Several people spoke in support of the project, along with several more who commented virtually. They were impressed with the project and its developers, and stressed how important it was to ensure New Paltz remained affordable for its aging population.
“Without the support and interest of communities and public funds, affordable housing just wouldn’t happen and couldn’t,” Susan Denton said. “As a member of the Ulster Activist Housing Committee I was able to meet many times with Mr. Libolt … Throughout this process, we were impressed with how rigorous and thorough it is … I have observed that all parties are in this for the right reasons, which are to protect the village interests and to address the present need for reasonably price housing that seniors can afford and make a viable dent in the need for this housing.”
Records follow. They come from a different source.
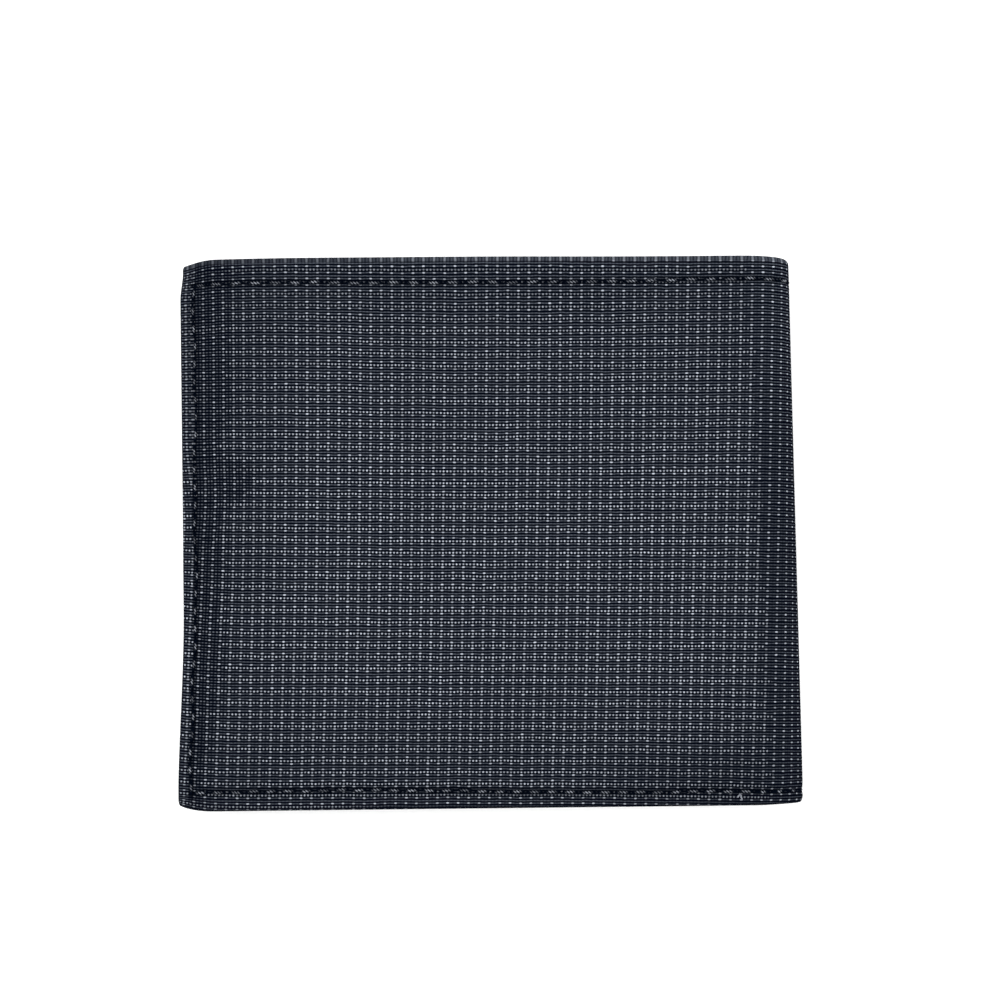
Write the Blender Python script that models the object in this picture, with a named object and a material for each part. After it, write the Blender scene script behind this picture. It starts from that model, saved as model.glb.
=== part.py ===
"""Bifold wallet, closed, lying on its back cover with the fold at +X and the note mouth at +Y.

Two soft covers are joined by a soft fold. Each cover is a stack of cloth layers: the woven shell, a
stiffener, the lining of the note compartment, the wall between notes and cards, a slip pocket and four
stepped card slots.

Every layer is cut flat, as its cloth is, and then wrapped round the closed wallet. The flat pattern has
three directions: u runs along the cloth from the middle of the fold, negative on the back cover and
positive on the front, y runs up the wallet, and d runs from the outer face inwards.
"""

import math

import bmesh
import bpy
from mathutils import Vector

MM = 0.001

# Driving dimensions of the closed wallet.
WIDTH = 110 * MM
HEIGHT = 97 * MM
THICKNESS = 14 * MM
FOLD_REACH = 9 * MM  # how far the flat cover takes to roll into the fold
HALF_GAP = 0.4 * MM  # from the innermost layer of a cover to the plane where the covers meet
SIDE_SLOPE = 7 * MM  # the cover thins towards its side seam over this width
SIDE_PINCH = 2.7 * MM  # and by this much
BOTTOM_SLOPE = 4 * MM
BOTTOM_PINCH = 1.2 * MM
JOIN_GAP = 0.3 * MM  # between the solids of one cloth where it bends

# The roll of the fold is two arcs a side: a wide one from the flat cover to 45 degrees, a tight one on to 90.
SIN_45 = math.sin(math.pi / 4)
SAG_45 = 1 - SIN_45
ARC_SHARE = SIN_45**2 - SAG_45**2
WIDE_RADIUS = (SIN_45 * FOLD_REACH - SAG_45 * THICKNESS / 2) / ARC_SHARE
TIGHT_RADIUS = (SIN_45 * THICKNESS / 2 - SAG_45 * FOLD_REACH) / ARC_SHARE
TIGHT_END = TIGHT_RADIUS * math.pi / 4
ROLL_END = TIGHT_END + WIDE_RADIUS * math.pi / 4
FLAT_END_X = WIDTH / 2 - FOLD_REACH
SIDE_EDGE = ROLL_END + WIDTH - FOLD_REACH  # u of the side seam's edge
LEAF_DEPTH = THICKNESS / 2 - HALF_GAP
TOP = HEIGHT / 2
BOTTOM = -HEIGHT / 2

# The cloth turns 90 degrees about each of two axes, placed so that the flat cloth keeps its length.
LOWER_AXIS = Vector(
    (
        (WIDTH / 2 + FLAT_END_X + ROLL_END - THICKNESS / 2) / 2,
        0,
        (WIDTH / 2 - FLAT_END_X - ROLL_END + THICKNESS / 2) / 2,
    )
)
UPPER_AXIS = Vector((LOWER_AXIS.x, 0, THICKNESS - LOWER_AXIS.z))

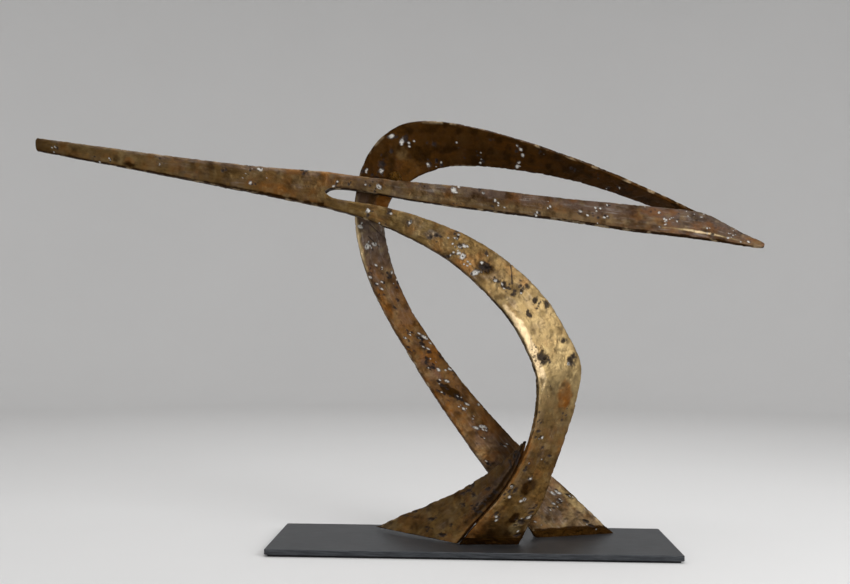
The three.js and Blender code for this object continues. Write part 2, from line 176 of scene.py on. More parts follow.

During last week’s Town Board meeting, UACT members also urged approval of the project right away. “Our great concern is that it not be held up,” said group member Jacki Brownstein. Over the past two years, Libolt has met not only with Planning Board and UACT members, but has also attended numerous historic preservation and zoning appeals board meetings.
The last-minute town council inclusion is because a definition of “taxing jurisdiction” used in this process is having an assessor; that’s a town function, not a village one. Libolt explained how it’s expected that this project will not take much of a toll on schools, but could keep emergency services personnel a bit busier. New Paltz Rescue Chief Matthew Goodnow was present at the meeting, and confirmed that the number of calls at Woodland Pond is an order of magnitude larger than what the developers of that facility projected.
What comes next is for town council members to weigh this information and make a decision. Including town officials safeguards the process, but even if they choose not to approve, the plans could go forward. It’s just another one of the multitude of steps Libolt and others have to check off on the way to filling this community need. “If it were easy to build affordable housing, more people would do it.”